-- START OF Available records --
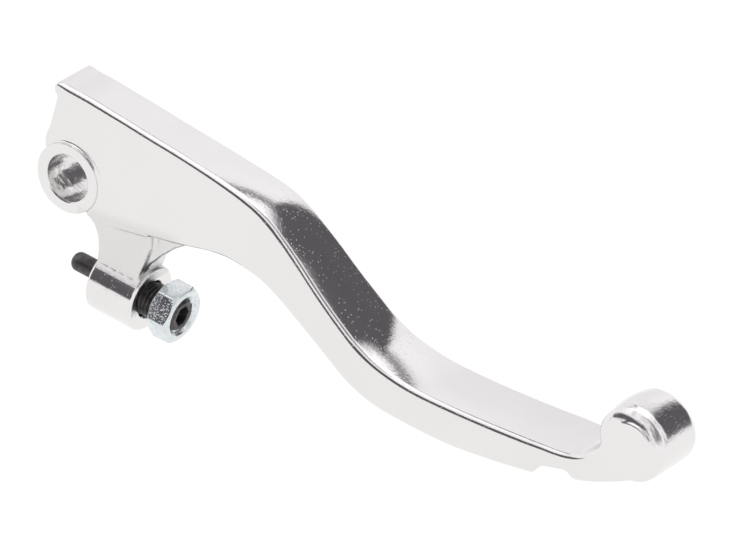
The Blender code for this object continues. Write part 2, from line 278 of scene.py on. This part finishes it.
class Lever:
    """The forged lever as one signed distance, in mm."""

    def __init__(self):
        rows = plate_rows()
        count = len(STATIONS) + 2
        run = np.vstack([catmull_rom(rows[:count], 8)[:-1], catmull_rom(rows[count - 1:], 4)])
        outline = np.vstack([run[:, 0:2], run[-2::-1, 2:4]])
        self.plate = Field(outline, 0.35)
        self.arm = Field(ARM, 0.5)
        self.web = Field(WEB, 0.5)
        self.xs = np.arange(-12.0, 160.0, 0.5)
        middle = (run[:, 0] + run[:, 2]) / 2
        order = np.argsort(middle)
        self.width = smooth_run(middle[order], run[order, 4], self.xs, 1.2) - 0.02
        self.edge = smooth_run(middle[order], run[order, 5], self.xs, 0.8)
        body = run[:8 * len(STATIONS) - 24]
        self.mid_z = (np.interp(self.xs, body[:, 0], body[:, 1])
                      + np.interp(self.xs, body[:, 2], body[:, 3])) / 2
        self.crown = smooth_run(*zip(*CROWN), self.xs, 2.0)

    def __call__(self, X, Y, Z):
        side = np.abs(Y)
        width = np.interp(X, self.xs, self.width)
        edge = np.interp(X, self.xs, self.edge)
        shoulder = KNOB_SHOULDER * np.clip(0.7 - Y / 10, 0.4, 1)
        edge = edge + shoulder * np.clip((X - 143.0) / 5, 0, 1) * np.clip((Z + 22) / 7, 0, 1)
        upper = np.clip((Z - np.interp(X, self.xs, self.mid_z)) / 2.0, 0, 1)
        crown = np.interp(X, self.xs, self.crown) * upper * np.clip(1 - (Y / width) ** 2, 0, 1)
        # shallow hand-polishing ripples round the knob's near shoulder
        near_end = np.clip((X - 140.0) / 3.0, 0, 1) * np.clip((-Y - 2.5) / 1.5, 0, 1)
        ripple = near_end * RIPPLE_DEPTH * np.cos(RIPPLE_TURN * side)
        body = both(self.plate.at(X, Z) - crown + ripple, side - width, edge)

        disc = np.hypot(X - KNOB_CENTRE[0], Z - KNOB_CENTRE[1]) - KNOB_DISC_RADIUS
        body = either(body, both(disc, side - KNOB_HALF_WIDTH - KNOB_DISC_HEIGHT, KNOB_DISC_EDGE),
                      KNOB_DISC_FILLET)

        round_pivot = np.hypot(X, Z)
        boss = both(round_pivot - BOSS_RADIUS, side - BOSS_HALF_LENGTH, BOSS_EDGE)
        body = either(body, boss, BOSS_FILLET)

        arm_side = self.arm.at(X, Z)
        arm = both(arm_side, side - ARM_HALF, ARM_EDGE)
        web = both(self.web.at(X, Z), side - WEB_HALF, WEB_EDGE)
        body = either(body, either(arm, web, WEB_FILLET), ARM_FILLET)

        # the arm flares into the root by a round fillet under the root's edge
        under = 1 - np.clip(self.plate.at(X, Z) / ARM_FLARE, 0, 1)
        flare = (STATIONS[5][2] - 0.2 - ARM_HALF) * (1 - np.sqrt(1 - under ** 2))
        body = np.minimum(body, both(arm_side, side - ARM_HALF - flare, ARM_EDGE))
        body = np.maximum(body, X - LONGEST)

        dx, dz = X - AXIS_TIP[0], Z - AXIS_TIP[1]
        along = dx * AXIS[0] + dz * AXIS[2] - BARREL_START
        round_axis = np.hypot(dx * ACROSS[0] + dz * ACROSS[2], Y)
        from_middle = np.abs(along - BARREL_LENGTH / 2) - BARREL_LENGTH / 2
        barrel = both(round_axis - BARREL_RADIUS, from_middle, BARREL_EDGE)
        body = either(body, barrel, BARREL_FILLET)

        bore = np.minimum(round_pivot - BORE_RADIUS,
                          (round_pivot - BORE_RADIUS - BORE_CHAMFER - side + BOSS_HALF_LENGTH) / 2 ** 0.5)
        hole = np.minimum(round_axis - HOLE_RADIUS,
                          (round_axis - HOLE_RADIUS - HOLE_CHAMFER - from_middle) / 2 ** 0.5)
        hole = np.maximum(hole, from_middle - 1.0)
        return np.maximum(body, -np.minimum(bore, hole))


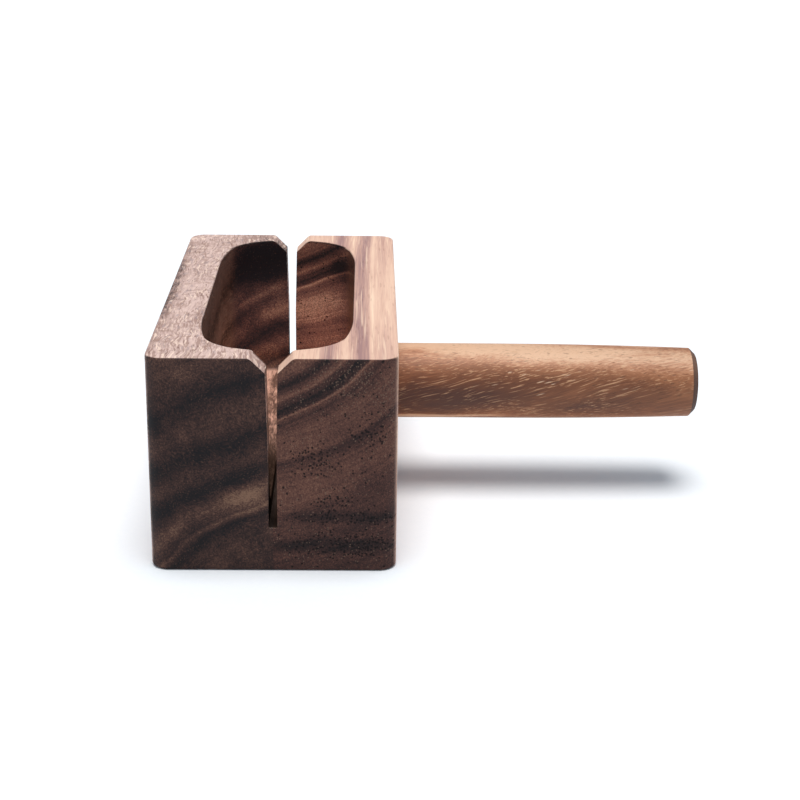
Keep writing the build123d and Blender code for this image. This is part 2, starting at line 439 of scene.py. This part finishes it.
RIGHT_BOARD = {
    "hollowed": True,
    "centre": (0.0, 0.0, 0.0),
    "turn": (0.0, 0.0, 0.0),
    "pith": (-17.0, 113.0),
    "seed": 11.0,
    "warp_size": (45.0, 260.0, 34.0),
    "warp": (5.0, 0.0, 7.0),
    "curl_size": (10.0, 60.0, 10.0),
    "curl": (1.4, 0.0, 1.4),
    "rings": [
        (44.0, 0.55), (50.0, 0.65), (54.0, 0.5), (56.0, 0.0), (58.0, 0.4), (59.5, 0.7),
        (60.4, 0.35), (62.7, 0.0), (64.3, 0.2), (65.0, 0.8), (65.6, 0.45), (67.6, 0.3), (69.5, 0.5),
        (75.0, 0.6), (79.0, 0.5), (81.0, 0.3), (83.5, 0.5), (90.0, 0.66), (94.0, 0.55),
        (97.0, 0.38), (100.0, 0.42), (104.0, 0.36), (108.0, 0.24), (111.0, 0.36), (120.0, 0.3),
    ],
    "year": (1.1, 1.0, 1.0),
    "year_depth": 0.55,
    "fibre": (0.35, 24.0, 0.35),
    "fibre_depth": 0.9,
    "patch_size": (12.0, 60.0, 12.0),
    "patch_depth": 0.35,
    "grit": (0.5, 1.4, 0.5),
    "grit_depth": 0.9,
    "spots": [
        # Painted light low on the hollow's back wall and painted shade higher up on it.
        ((13.0, 66.0, 43.0), (26.0, 14.0, 16.0), 0.25),
        ((20.0, 62.0, 61.0), (8.0, 12.0, 7.0), -0.35),
        ((33.0, 0.0, 69.0), (9.0, 90.0, 8.0), 0.2),
        ((22.0, -75.0, 18.3), (26.0, 8.0, 2.8), -0.24),
        ((20.0, -75.0, 8.4), (32.0, 8.0, 3.6), -0.28),
        ((30.0, -75.0, 38.0), (18.0, 8.0, 16.0), -0.08),
    ],
    "streaks": [
        {
            "size": (0.7, 40.0, 0.7), "low": 0.52, "high": 0.66, "crowd": (8.0, 60.0, 8.0),
            "least": 0.3, "where": [], "ink": 0.5, "colour": (0.52, 0.29, 0.22),
        },
        {
            "size": (0.9, 50.0, 0.9), "low": 0.55, "high": 0.68, "crowd": (8.0, 60.0, 8.0),
            "least": 0.4, "where": [], "ink": 0.6, "colour": (0.95, 0.68, 0.48),
        },
    ],
    "palette": [
        (0.0, (0.36, 0.2, 0.18)), (0.3, (0.58, 0.34, 0.265)), (0.6, (0.76, 0.48, 0.35)),
        (1.0, (0.88, 0.61, 0.44)),
    ],
    "end_palette": [
        (0.0, (0.013, 0.009, 0.0095)), (0.35, (0.06, 0.0265, 0.0222)), (0.7, (0.148, 0.064, 0.045)),
        (1.0, (0.3, 0.155, 0.1)),
    ],
    "pores": [
        {
            "size": (0.95, 7.0, 0.95), "crowd": (6.0, 50.0, 6.0), "evenness": 0.0, "share": 0.12,
            "where": [
                ((13.4, -75.0, 36.4), (10.0, 160.0, 8.0), 0.75),
                ((19.0, -75.0, 23.0), (9.0, 160.0, 6.0), 0.75),
                ((23.0, -75.0, 17.6), (24.0, 160.0, 3.2), 0.9),
                ((23.0, -75.0, 8.7), (26.0, 160.0, 6.0), 1.0),
                ((29.3, -75.0, 46.4), (9.0, 160.0, 8.0), 0.7),
                ((22.0, 66.0, 64.0), (10.0, 20.0, 6.0), 0.6),
            ],
            "inner": 0.26, "outer": 0.5, "ink": 0.2, "end_ink": 0.88, "colour": (0.2, 0.11, 0.09),
            "end_colour": (0.009, 0.006, 0.0065),
        },
        {
            "size": (0.72, 6.0, 0.72), "crowd": (8.0, 50.0, 8.0), "evenness": 0.1, "share": 0.2,
            "where": [
                ((22.0, -75.0, 62.0), (14.0, 160.0, 11.0), 0.9),
                ((36.0, -75.0, 55.0), (6.0, 160.0, 12.0), 0.8),
            ],
            "inner": 0.2, "outer": 0.42, "ink": 0.15, "end_ink": 0.6, "colour": (0.2, 0.11, 0.09),
            "end_colour": (0.2, 0.125, 0.09),
        },
    ],
    "roughness": 0.42,
    "bump": 0.45,
    "shine": 0.16,
    # Painted light and shade in the hollow: end walls lightened, side walls darkened, the floor
    # lightened, each by height; and the near-black colour of the painted shade at the floor's front and
    # the slot's foot.
    "end_low_painted_light": (3.3, 3.75, 3.95),
    "end_high_painted_light": (2.6, 2.5, 2.3),
    "side_low_painted_shade": (0.36, 0.27, 0.22),
    "side_high_painted_shade": (0.26, 0.19, 0.155),
    "floor_painted_light": (1.25, 1.03, 0.88),
    "painted_shade_colour": (0.009, 0.0055, 0.0038),
}

HANDLE_WOOD = {
    "hollowed": False,
    "centre": (90.0, 0.0, 37.0),
    "turn": (0.0, 15.0, 90.0),
    "pith": (46.0, 30.0),
    "seed": 23.0,
    "warp_size": (26.0, 60.0, 26.0),
    "warp": (8.0, 0.0, 8.0),
    "curl_size": (12.0, 40.0, 12.0),
    "curl": (1.4, 0.0, 1.4),
    "rings": [
        (20.0, 0.5), (30.0, 0.6), (36.0, 0.3), (40.0, 0.55), (46.0, 0.25), (52.0, 0.65),
        (60.0, 0.4), (68.0, 0.55), (80.0, 0.4),
    ],
    "year": (1.6, 1.0, 1.0),
    "year_depth": 0.3,
    "fibre": (0.42, 16.0, 0.42),
    "fibre_depth": 0.7,
    "patch_size": (9.0, 30.0, 9.0),
    "patch_depth": 0.5,
    "grit": (0.4, 1.2, 0.4),
    "grit_depth": 0.4,
    "spots": [
        # Painted highlight: a lighter band along the handle's top.
        ((85.0, 0.0, 53.0), (150.0, 19.0, 17.0), 0.5),
        ((132.0, -9.0, 43.5), (24.0, 8.0, 5.0), 0.06),
        # The next three spots are painted shade: the handle's lower front darker, most of all next to
        # the head.
        ((112.0, -11.0, 30.5), (56.0, 9.0, 6.0), -0.26),
        ((44.0, -9.0, 34.0), (46.0, 9.0, 9.0), -0.42),
        ((85.0, -12.0, 38.0), (90.0, 9.0, 10.0), -0.2),
        ((50.0, -8.0, 27.4), (30.0, 6.0, 1.7), 0.6),
    ],
    "streaks": [
        {
            "size": (0.42, 15.0, 0.42), "low": 0.575, "high": 0.66, "crowd": (7.0, 24.0, 7.0),
            "least": 0.0,
            "where": [((80.0, -12.0, 43.0), (52.0, 10.0, 9.0), 1.0)],
            "ink": 0.62, "colour": (0.7, 0.4, 0.22),
        },
        {
            "size": (0.5, 12.0, 0.5), "low": 0.56, "high": 0.66, "crowd": (7.0, 24.0, 7.0),
            "least": 0.4, "where": [], "ink": 0.4, "colour": (0.11, 0.045, 0.025),
        },
    ],
    "palette": [
        (0.0, (0.1, 0.04, 0.026)), (0.3, (0.205, 0.075, 0.035)), (0.6, (0.36, 0.142, 0.064)),
        (0.8, (0.59, 0.275, 0.145)), (1.0, (0.86, 0.53, 0.33)),
    ],
    "end_palette": [
        (0.0, (0.03, 0.014, 0.01)), (0.5, (0.085, 0.038, 0.025)), (1.0, (0.17, 0.085, 0.052)),
    ],
    "pores": [
        {
            "size": (0.75, 4.0, 0.75), "crowd": (8.0, 20.0, 8.0), "evenness": 0.0, "share": 0.06,
            "where": [((125.0, -10.0, 38.0), (34.0, 10.0, 14.0), 0.4)],
            "inner": 0.14, "outer": 0.34, "ink": 0.5, "end_ink": 0.6, "colour": (0.1, 0.05, 0.03),
            "end_colour": (0.03, 0.015, 0.01),
        },
        # Light flecks of the grain that are partly painted glints.
        {
            "size": (0.85, 7.5, 0.85), "crowd": (8.0, 24.0, 8.0), "evenness": 0.0, "share": 0.12,
            "where": [((78.0, -12.0, 41.0), (46.0, 10.0, 9.0), 0.3)],
            "inner": 0.08, "outer": 0.3, "ink": 0.75, "end_ink": 0.0, "colour": (0.78, 0.52, 0.34),
            "end_colour": (0.2, 0.1, 0.06),
        },
    ],
    "roughness": 0.42,
    "bump": 0.45,
    "shine": 0.3,
}

WEDGE_WOOD = {**HANDLE_WOOD, "seed": 40.0, "turn": (0.0, 0.0, 90.0)}


def paint(node_name, material):
    """Gives a CAD node its material through the node's own slots."""
    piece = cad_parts[node_name]
    if not piece.material_slots:
        piece.data.materials.append(material)
    for slot in piece.material_slots:
        slot.material = material


def floor_material():
    """Pale paper with a faint speck."""
    material = bpy.data.materials.new("floor_paper")
    material.use_nodes = True
    nodes = Nodes(material.node_tree)
    shader = material.node_tree.nodes["Principled BSDF"]
    place = nodes.add("ShaderNodeTexCoord").outputs["Object"]
    speck = nodes.noise(place, FLOOR_SPECK)[0]
    paper = nodes.ramp(speck, [(0.0, (0.86, 0.87, 0.88)), (1.0, (0.90, 0.90, 0.90))])
    nodes.put(shader.inputs["Base Color"], paper)
    shader.inputs["Roughness"].default_value = 0.9
    shader.inputs["Specular IOR Level"].default_value = 0.1
    return material


def floor():
    """A plain pale floor that fills the view."""
    half = FLOOR_HALF
    mesh = bpy.data.meshes.new("floor")
    corners = [(-half, -half, 0.0), (half, -half, 0.0), (half, half, 0.0), (-half, half, 0.0)]
    mesh.from_pydata(corners, [], [(0, 1, 2, 3)])
    plane = bpy.data.objects.new("floor", mesh)
    bpy.context.scene.collection.objects.link(plane)
    mesh.materials.append(floor_material())


def sky():
    """Even pale light from all round."""
    world = bpy.data.worlds.new("studio")
    world.use_nodes = True
    background = world.node_tree.nodes["Background"]
    background.inputs["Color"].default_value = SKY_COLOUR
    background.inputs["Strength"].default_value = SKY_STRENGTH
    bpy.context.scene.world = world


def sun(name, side, energy, width):
    """A light that shines on the object from side; width is how wide it looks, in degrees."""
    data = bpy.data.lights.new(name, "SUN")
    data.energy = energy
    data.angle = math.radians(width)
    lamp = bpy.data.objects.new(name, data)
    bpy.context.scene.collection.objects.link(lamp)
    lamp.location = side
    lamp.rotation_mode = "QUATERNION"
    lamp.rotation_quaternion = (-Vector(side)).to_track_quat("-Z", "Y")


def studio():
    """A soft light overhead, a fainter wide one from behind and pale air all round."""
    sky()
    sun("overhead", (0.02, -0.10, 1.0), energy=2.75, width=32)
    sun("behind", (0.0, 0.5, 1.0), energy=0.25, width=60)


def camera():
    """Looks along +Y, down by the pitch, turned right by the yaw and rolled."""
    pitch, yaw, roll = (math.radians(a) for a in (CAMERA_PITCH, CAMERA_YAW, CAMERA_ROLL))
    ahead = Vector((math.sin(yaw) * math.cos(pitch), math.cos(yaw) * math.cos(pitch), -math.sin(pitch)))
    level = Vector((math.cos(yaw), -math.sin(yaw), 0.0))
    upright = level.cross(ahead)
    right = math.cos(roll) * level + math.sin(roll) * upright
    top = right.cross(ahead)
    data = bpy.data.cameras.new("camera")
    data.lens = CAMERA_LENS_MM
    data.sensor_width = CAMERA_SENSOR_MM
    data.clip_start, data.clip_end = CAMERA_CLIP
    rig = bpy.data.objects.new("camera", data)
    bpy.context.scene.collection.objects.link(rig)
    turn = Matrix((right, top, -ahead)).transposed()
    rig.matrix_world = Matrix.Translation(CAMERA_PLACE) @ turn.to_4x4()
    bpy.context.scene.camera = rig


camera()
studio()
floor()
bpy.context.scene.view_settings.view_transform = "Standard"

paint("head_left", wood("oiled_board_left", LEFT_BOARD))
paint("head_right", wood("oiled_board_right", RIGHT_BOARD))
paint("handle", wood("oiled_handle", HANDLE_WOOD))
paint("tenon_wedge", wood("wedge_wood", WEDGE_WOOD))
-- END OF Available records --
Select and copy every line from the records that includes the word "piece".

    piece = cad_parts[node_name]
    if not piece.material_slots:
        piece.data.materials.append(material)
    for slot in piece.material_slots:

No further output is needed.